Thursday, February 11, 2010

How to Survive a Heart Attack

Posted: 09 Feb 2010 03:44 PM PST

Heart disease is the number one killer in the United States and, more and more often, TVF&R’s firefighters are called upon to help people suffering from a heart attack or sudden cardiac arrest. February is National Heart Month and TVF&R wants to remind you that you can help save a life if someone nearby suffers a heart attack.

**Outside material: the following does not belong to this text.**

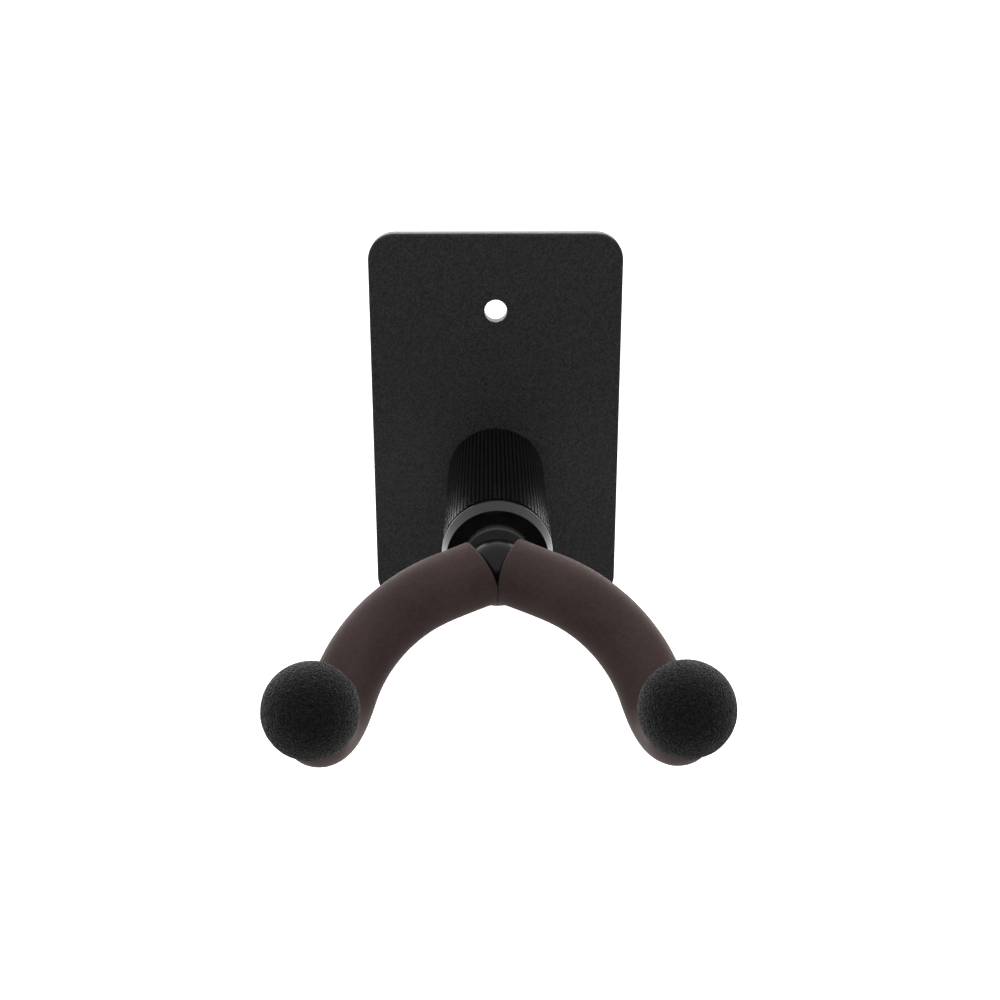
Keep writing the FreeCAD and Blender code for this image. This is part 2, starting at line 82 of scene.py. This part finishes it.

Most heart attacks happen at home. A heart attack is much different than sudden cardiac arrest. A heart attack can begin so slowly or mildly that a person is unaware of what he or she is experiencing. Symptoms include:

§ Chest discomfort lasting more than a few minutes or goes away and returns (may feel like uncomfortable pressure, squeezing, fullness, or pain);

§ Upper body discomfort such as pain or discomfort, in one or both arms, the back, neck, jaw, or stomach;

§ Shortness of breath

§ Sweating, nausea, or lightheadedness.

If you experience these symptoms – don’t delay; call 9-1-1 right away! Let us assess your situation and get you in the system! Time is crucial. The heart is a muscle and it deteriorates with each passing minute from the onset of a heart attack until treatment. Every TVF&R unit carries a cardiac monitor with 12 lead EKG capabilities. Our paramedics are able to diagnose if the heart is failing and begin immediate treatment. If a patient must be transported, information gathered by paramedics is relayed to the local hospital, enabling physicians and staff to activate special heart teams and prepare for the patient BEFORE their arrival. The national standard for field to cath lab is about 90 minutes. Thanks to our 12 lead EKGs in the field, we now have patients making it from field to the cath lab in under an hour! Remember – time is muscle!!

The survival rate for cardiac arrest patients is bleak; the national average for patients who live to be discharged from a hospital is about 5 percent. However, TVF&R’s survival rate over the past three years has ranged from 10.8 percent to 22.9 percent – making it among the top in the nation. TVF&R attributes its strong survival rates to several factors: quick calls to 9-1-1, dispatchers instructing callers to perform Hands-Only CPR, the growing availability of AEDs in the region, and TVF&R’s quick EMS response.